Problem to work on: Each entry below should be echoed exactly, with pictures omitted.

Input:
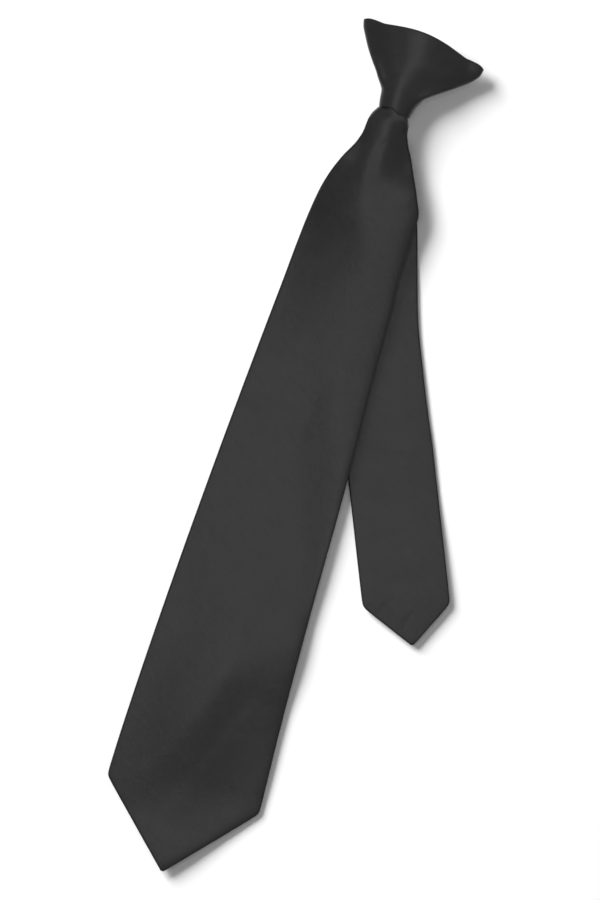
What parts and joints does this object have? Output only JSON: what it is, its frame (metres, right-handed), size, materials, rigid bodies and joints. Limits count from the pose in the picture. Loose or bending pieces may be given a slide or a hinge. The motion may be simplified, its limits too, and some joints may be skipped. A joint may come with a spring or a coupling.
{
  "type": "clip on tie",
  "caption": "Black satin clip on necktie lying face up: pointed front blade over a swung tail blade, both gathered into a flared knot with a bent spring steel collar clip.",
  "frame": {"origin": "middle of the outline seen from above, on the surface that the tie lies on", "axes": "+Y up the front blade towards the knot, +Z out of the tie's front face, +X to the wearer's left"},
  "size_m": [0.1432, 0.4572, 0.0199],
  "materials": {
    "black_satin": "soft satin weave",
    "clip_steel": "bright plated"
  },
  "bodies": {
    "root": {"knot": "black_satin", "front_blade": "black_satin", "tail_blade": "black_satin", "clip": "clip_steel"}
  },
  "joints": []
}
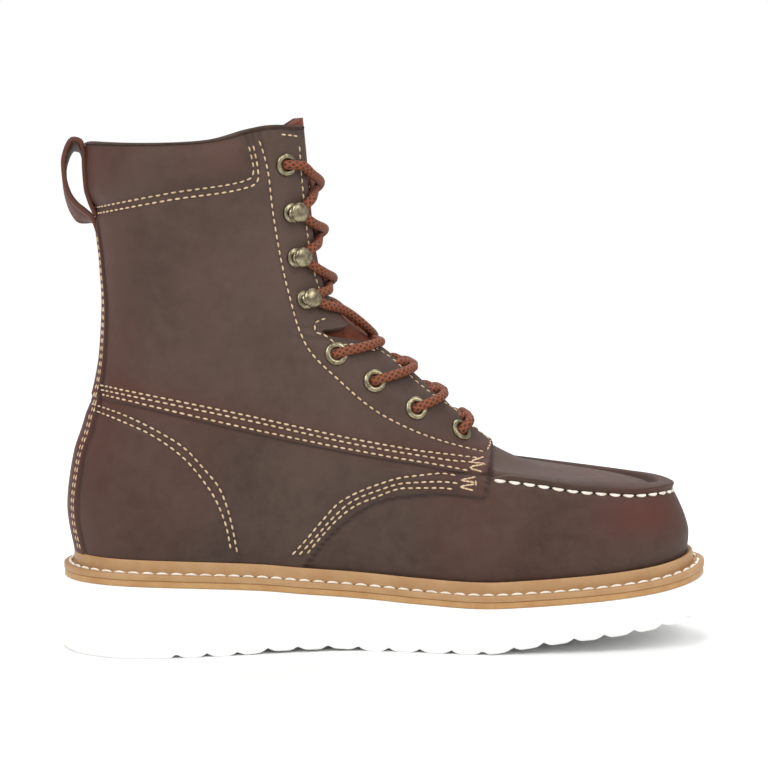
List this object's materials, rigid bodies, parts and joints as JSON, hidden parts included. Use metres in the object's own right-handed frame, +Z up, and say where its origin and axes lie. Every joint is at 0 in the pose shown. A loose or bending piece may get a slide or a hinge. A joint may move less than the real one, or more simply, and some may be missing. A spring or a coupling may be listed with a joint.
{
  "type": "wedge sole work boot",
  "caption": "Left 8-inch moc-toe lace-up work boot in brown oiled leather on a white wedge sole, with tan storm welt, brass eyelets and hooks.",
  "frame": {"origin": "centre of the boot's box on the floor under the sole", "axes": "+X towards the toe, +Y towards the outer side of the left foot, +Z up"},
  "size_m": [0.3066, 0.1106, 0.2477],
  "materials": {
    "brown_leather": "oiled, matt",
    "rust_lining": "matt",
    "tan_welt": "satin",
    "insole_board": "matt",
    "white_rubber": "matt",
    "antique_brass": "aged",
    "lace_cord": "braided"
  },
  "bodies": {
    "root": {"outsole": "white_rubber", "midsole": "tan_welt", "welt": "tan_welt", "insole": "insole_board", "upper": "brown_leather", "tongue": "rust_lining", "backstay": "brown_leather", "pull_loop": "brown_leather", "quarter_medial": "brown_leather", "strap_medial": "brown_leather", "eyestay_medial": "brown_leather", "eyelet_1_medial": "antique_brass", "eyelet_2_medial": "antique_brass", "eyelet_3_medial": "antique_brass", "eyelet_4_medial": "antique_brass", "eyelet_5_medial": "antique_brass", "hook_1_medial": "antique_brass", "hook_2_medial": "antique_brass", "hook_3_medial": "antique_brass", "quarter_lateral": "brown_leather", "strap_lateral": "brown_leather", "eyestay_lateral": "brown_leather", "eyelet_1_lateral": "antique_brass", "eyelet_2_lateral": "antique_brass", "eyelet_3_lateral": "antique_brass", "eyelet_4_lateral": "antique_brass", "eyelet_5_lateral": "antique_brass", "hook_1_lateral": "antique_brass", "hook_2_lateral": "antique_brass", "hook_3_lateral": "antique_brass", "lace": "lace_cord"}
  },
  "joints": []
}
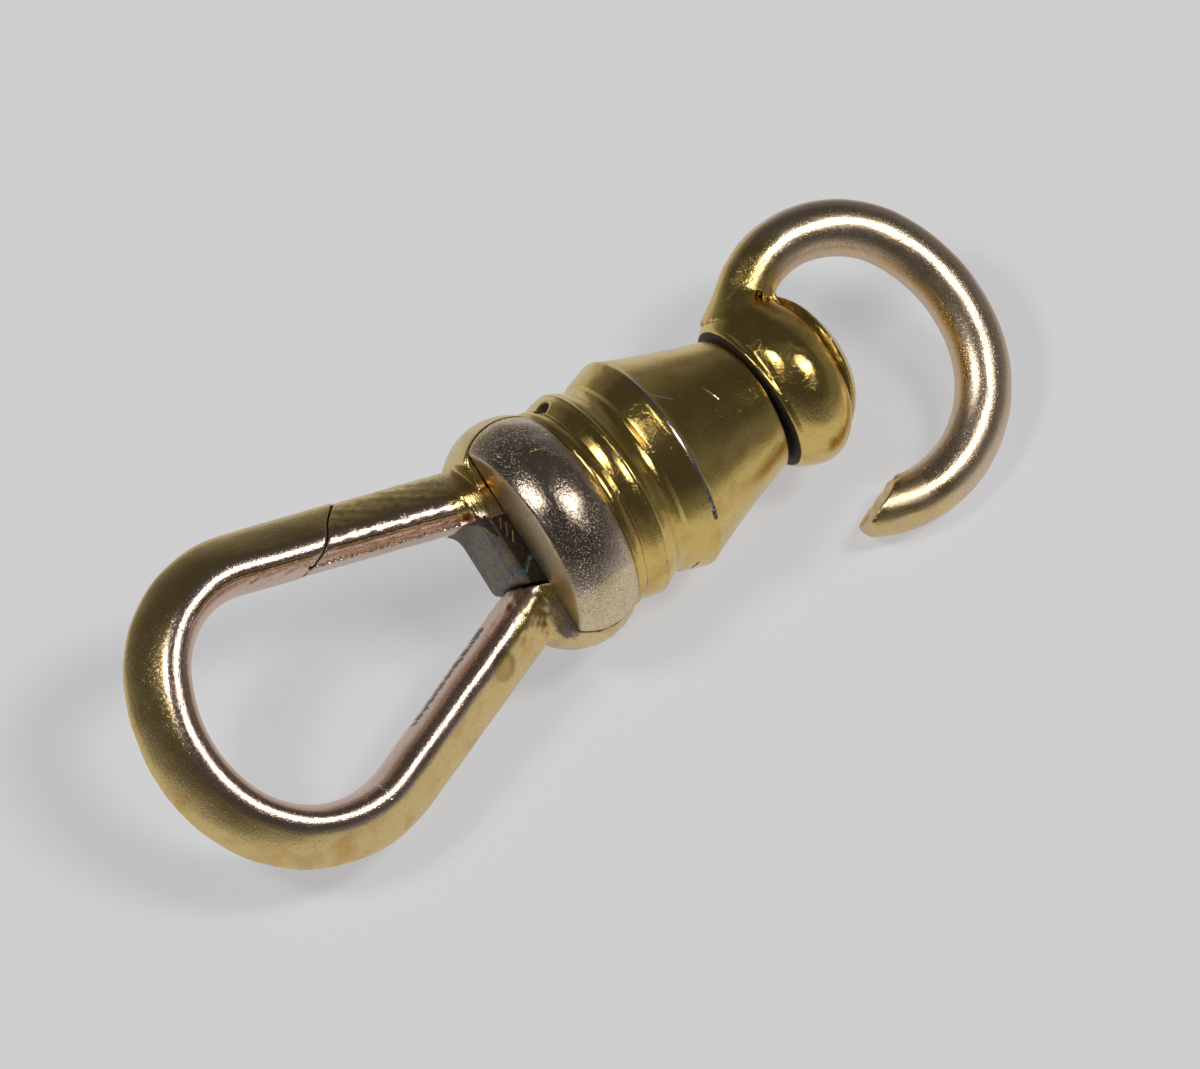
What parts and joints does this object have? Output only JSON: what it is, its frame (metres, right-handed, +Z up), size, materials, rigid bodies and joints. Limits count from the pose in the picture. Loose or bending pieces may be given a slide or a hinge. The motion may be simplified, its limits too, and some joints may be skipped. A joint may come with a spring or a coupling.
{
  "type": "dog clip clasp",
  "caption": "Small watch-chain dog clip: a pear-shaped loop with a sprung gate, a turned barrel with a collar, and a swivelling wire hook with a cut open end.",
  "frame": {"origin": "middle of the clasp's footprint, on the flat surface that it rests on", "axes": "+X runs along the clasp from the loop's far end to the swivel hook, level; +Y lies level, on the gate's side; +Z is up"},
  "size_m": [0.0286, 0.0096, 0.0071],
  "materials": {
    "gold_shell": "worn, gold layer over brass",
    "worn_gold": "worn through to a grey-rose base metal",
    "rose_gold": "polished, worn",
    "pin_brass": "satin",
    "spring_steel": "satin"
  },
  "bodies": {
    "body": {"barrel": "gold_shell", "collar": "worn_gold", "fixed_hook": "gold_shell", "gate_pin": "pin_brass", "gate_spring": "spring_steel"},
    "gate": {"gate": "gold_shell"},
    "swivel": {"swivel_hook": "rose_gold", "rivet_washer": "pin_brass"}
  },
  "joints": [
    {"name": "gate_hinge", "type": "hinge", "parent": "body", "child": "gate", "pos_m": [-0.00054, 0.00205, 0.0044], "axis": [0.0519, -0.4412, 0.8959], "range_deg": [0, 22], "stiffness_Nm_per_rad": 0.0002, "springref_deg": -17.19, "deforming": ["gate_spring"]},
    {"name": "swivel_spin", "type": "hinge", "parent": "body", "child": "swivel", "pos_m": [0.00614, 0.0003, 0.00315], "axis": [0.9983, 0, -0.0578], "continuous": true}
  ]
}
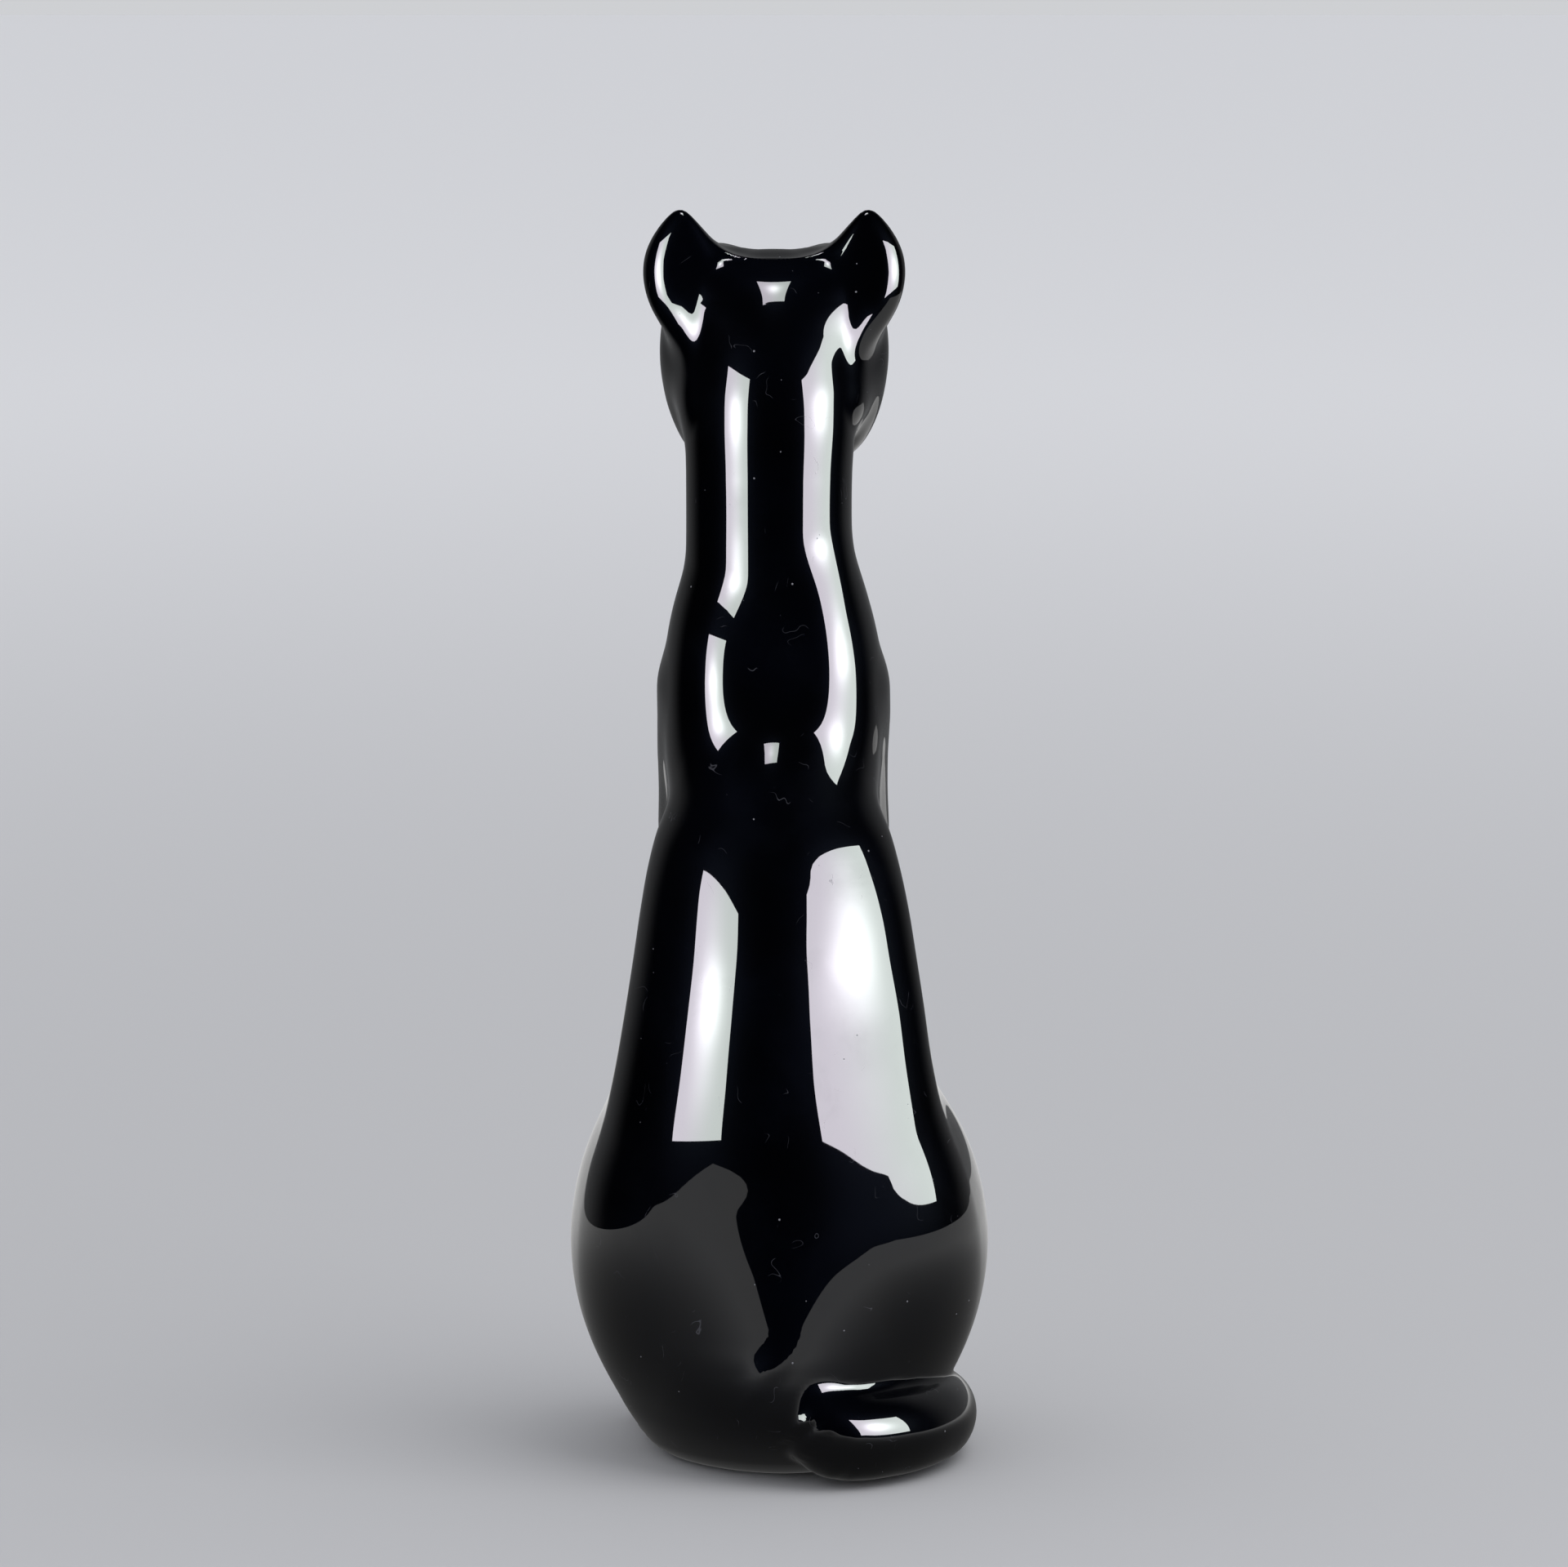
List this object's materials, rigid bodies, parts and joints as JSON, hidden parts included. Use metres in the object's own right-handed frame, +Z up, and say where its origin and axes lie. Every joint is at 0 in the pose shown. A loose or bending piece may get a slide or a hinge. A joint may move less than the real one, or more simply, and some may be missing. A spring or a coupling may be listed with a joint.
{
  "type": "cat figurine",
  "caption": "Tall, slender seated cat in polished solid black crystal, upright ears, tail curled round the right haunch, flat ground base.",
  "frame": {"origin": "centre of the footprint, on the flat ground base", "axes": "+Z up through the ears, -Y the way the cat faces, +X the cat's left"},
  "size_m": [0.0532, 0.0628, 0.1601],
  "materials": {
    "black_crystal": "polished, opaque black"
  },
  "bodies": {
    "root": {"body": "black_crystal", "left_ear": "black_crystal", "right_ear": "black_crystal", "left_foreleg": "black_crystal", "right_foreleg": "black_crystal", "tail": "black_crystal"}
  },
  "joints": []
}
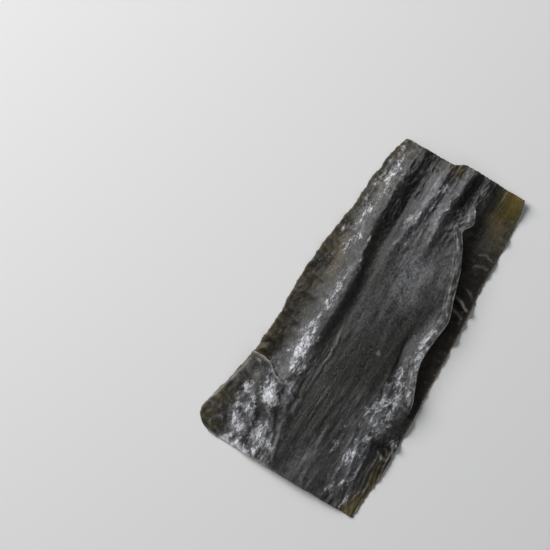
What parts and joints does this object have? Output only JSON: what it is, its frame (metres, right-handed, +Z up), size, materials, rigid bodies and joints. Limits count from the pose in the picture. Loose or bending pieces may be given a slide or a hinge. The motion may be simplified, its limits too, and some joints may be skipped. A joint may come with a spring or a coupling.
{
  "type": "dried kelp sheet",
  "caption": "Flat rectangular sheet of dried kelp with ruffled margins, a lengthwise pleat, a torn side edge and a white powdery bloom.",
  "frame": {"origin": "on the surface that the leaf rests on, below the middle of its box", "axes": "+Z up, away from the surface; +Y along the leaf, towards its narrower cut end; +X across the leaf, towards the pleated margin"},
  "size_m": [0.1286, 0.2446, 0.0133],
  "materials": {
    "kelp": "blackish olive, dull to satin, with a patchy white powdery bloom and thinner olive-brown margins"
  },
  "bodies": {
    "root": {"kelp_sheet": "kelp"}
  },
  "joints": []
}
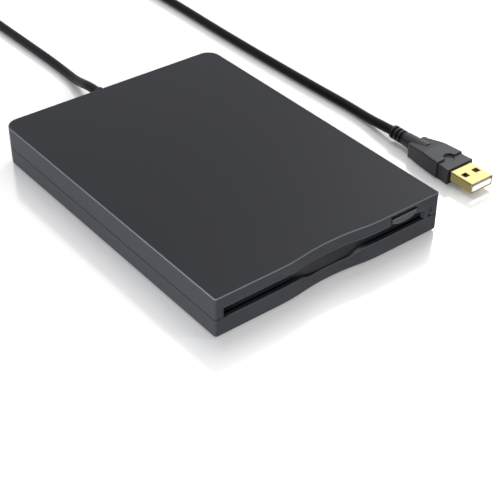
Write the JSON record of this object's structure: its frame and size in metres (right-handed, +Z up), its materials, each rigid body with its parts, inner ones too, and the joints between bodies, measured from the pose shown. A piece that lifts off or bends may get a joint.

Finished exercise:
What parts and joints does this object have? Output only JSON: what it is, its frame (metres, right-handed), size, materials, rigid bodies and joints. Limits count from the pose in the picture. Loose or bending pieces may be given a slide or a hinge. The motion may be simplified, its limits too, and some joints may be skipped. A joint may come with a spring or a coupling.
{
  "type": "clip on tie",
  "caption": "Black satin clip on necktie lying face up: pointed front blade over a swung tail blade, both gathered into a flared knot with a bent spring steel collar clip.",
  "frame": {"origin": "middle of the outline seen from above, on the surface that the tie lies on", "axes": "+Y up the front blade towards the knot, +Z out of the tie's front face, +X to the wearer's left"},
  "size_m": [0.1432, 0.4572, 0.0199],
  "materials": {
    "black_satin": "soft satin weave",
    "clip_steel": "bright plated"
  },
  "bodies": {
    "root": {"knot": "black_satin", "front_blade": "black_satin", "tail_blade": "black_satin", "clip": "clip_steel"}
  },
  "joints": []
}
List this object's materials, rigid bodies, parts and joints as JSON, hidden parts included. Use metres in the object's own right-handed frame, +Z up, and say where its origin and axes lie. Every joint is at 0 in the pose shown. A loose or bending piece may get a slide or a hinge. A joint may move less than the real one, or more simply, and some may be missing. A spring or a coupling may be listed with a joint.
{
  "type": "wedge sole work boot",
  "caption": "Left 8-inch moc-toe lace-up work boot in brown oiled leather on a white wedge sole, with tan storm welt, brass eyelets and hooks.",
  "frame": {"origin": "centre of the boot's box on the floor under the sole", "axes": "+X towards the toe, +Y towards the outer side of the left foot, +Z up"},
  "size_m": [0.3066, 0.1106, 0.2477],
  "materials": {
    "brown_leather": "oiled, matt",
    "rust_lining": "matt",
    "tan_welt": "satin",
    "insole_board": "matt",
    "white_rubber": "matt",
    "antique_brass": "aged",
    "lace_cord": "braided"
  },
  "bodies": {
    "root": {"outsole": "white_rubber", "midsole": "tan_welt", "welt": "tan_welt", "insole": "insole_board", "upper": "brown_leather", "tongue": "rust_lining", "backstay": "brown_leather", "pull_loop": "brown_leather", "quarter_medial": "brown_leather", "strap_medial": "brown_leather", "eyestay_medial": "brown_leather", "eyelet_1_medial": "antique_brass", "eyelet_2_medial": "antique_brass", "eyelet_3_medial": "antique_brass", "eyelet_4_medial": "antique_brass", "eyelet_5_medial": "antique_brass", "hook_1_medial": "antique_brass", "hook_2_medial": "antique_brass", "hook_3_medial": "antique_brass", "quarter_lateral": "brown_leather", "strap_lateral": "brown_leather", "eyestay_lateral": "brown_leather", "eyelet_1_lateral": "antique_brass", "eyelet_2_lateral": "antique_brass", "eyelet_3_lateral": "antique_brass", "eyelet_4_lateral": "antique_brass", "eyelet_5_lateral": "antique_brass", "hook_1_lateral": "antique_brass", "hook_2_lateral": "antique_brass", "hook_3_lateral": "antique_brass", "lace": "lace_cord"}
  },
  "joints": []
}
What parts and joints does this object have? Output only JSON: what it is, its frame (metres, right-handed, +Z up), size, materials, rigid bodies and joints. Limits count from the pose in the picture. Loose or bending pieces may be given a slide or a hinge. The motion may be simplified, its limits too, and some joints may be skipped. A joint may come with a spring or a coupling.
{
  "type": "dog clip clasp",
  "caption": "Small watch-chain dog clip: a pear-shaped loop with a sprung gate, a turned barrel with a collar, and a swivelling wire hook with a cut open end.",
  "frame": {"origin": "middle of the clasp's footprint, on the flat surface that it rests on", "axes": "+X runs along the clasp from the loop's far end to the swivel hook, level; +Y lies level, on the gate's side; +Z is up"},
  "size_m": [0.0286, 0.0096, 0.0071],
  "materials": {
    "gold_shell": "worn, gold layer over brass",
    "worn_gold": "worn through to a grey-rose base metal",
    "rose_gold": "polished, worn",
    "pin_brass": "satin",
    "spring_steel": "satin"
  },
  "bodies": {
    "body": {"barrel": "gold_shell", "collar": "worn_gold", "fixed_hook": "gold_shell", "gate_pin": "pin_brass", "gate_spring": "spring_steel"},
    "gate": {"gate": "gold_shell"},
    "swivel": {"swivel_hook": "rose_gold", "rivet_washer": "pin_brass"}
  },
  "joints": [
    {"name": "gate_hinge", "type": "hinge", "parent": "body", "child": "gate", "pos_m": [-0.00054, 0.00205, 0.0044], "axis": [0.0519, -0.4412, 0.8959], "range_deg": [0, 22], "stiffness_Nm_per_rad": 0.0002, "springref_deg": -17.19, "deforming": ["gate_spring"]},
    {"name": "swivel_spin", "type": "hinge", "parent": "body", "child": "swivel", "pos_m": [0.00614, 0.0003, 0.00315], "axis": [0.9983, 0, -0.0578], "continuous": true}
  ]
}
List this object's materials, rigid bodies, parts and joints as JSON, hidden parts included. Use metres in the object's own right-handed frame, +Z up, and say where its origin and axes lie. Every joint is at 0 in the pose shown. A loose or bending piece may get a slide or a hinge. A joint may move less than the real one, or more simply, and some may be missing. A spring or a coupling may be listed with a joint.
{
  "type": "cat figurine",
  "caption": "Tall, slender seated cat in polished solid black crystal, upright ears, tail curled round the right haunch, flat ground base.",
  "frame": {"origin": "centre of the footprint, on the flat ground base", "axes": "+Z up through the ears, -Y the way the cat faces, +X the cat's left"},
  "size_m": [0.0532, 0.0628, 0.1601],
  "materials": {
    "black_crystal": "polished, opaque black"
  },
  "bodies": {
    "root": {"body": "black_crystal", "left_ear": "black_crystal", "right_ear": "black_crystal", "left_foreleg": "black_crystal", "right_foreleg": "black_crystal", "tail": "black_crystal"}
  },
  "joints": []
}
What parts and joints does this object have? Output only JSON: what it is, its frame (metres, right-handed, +Z up), size, materials, rigid bodies and joints. Limits count from the pose in the picture. Loose or bending pieces may be given a slide or a hinge. The motion may be simplified, its limits too, and some joints may be skipped. A joint may come with a spring or a coupling.
{
  "type": "dried kelp sheet",
  "caption": "Flat rectangular sheet of dried kelp with ruffled margins, a lengthwise pleat, a torn side edge and a white powdery bloom.",
  "frame": {"origin": "on the surface that the leaf rests on, below the middle of its box", "axes": "+Z up, away from the surface; +Y along the leaf, towards its narrower cut end; +X across the leaf, towards the pleated margin"},
  "size_m": [0.1286, 0.2446, 0.0133],
  "materials": {
    "kelp": "blackish olive, dull to satin, with a patchy white powdery bloom and thinner olive-brown margins"
  },
  "bodies": {
    "root": {"kelp_sheet": "kelp"}
  },
  "joints": []
}
Write the JSON record of this object's structure: its frame and size in metres (right-handed, +Z up), its materials, each rigid body with its parts, inner ones too, and the joints between bodies, measured from the pose shown. A piece that lifts off or bends may get a joint.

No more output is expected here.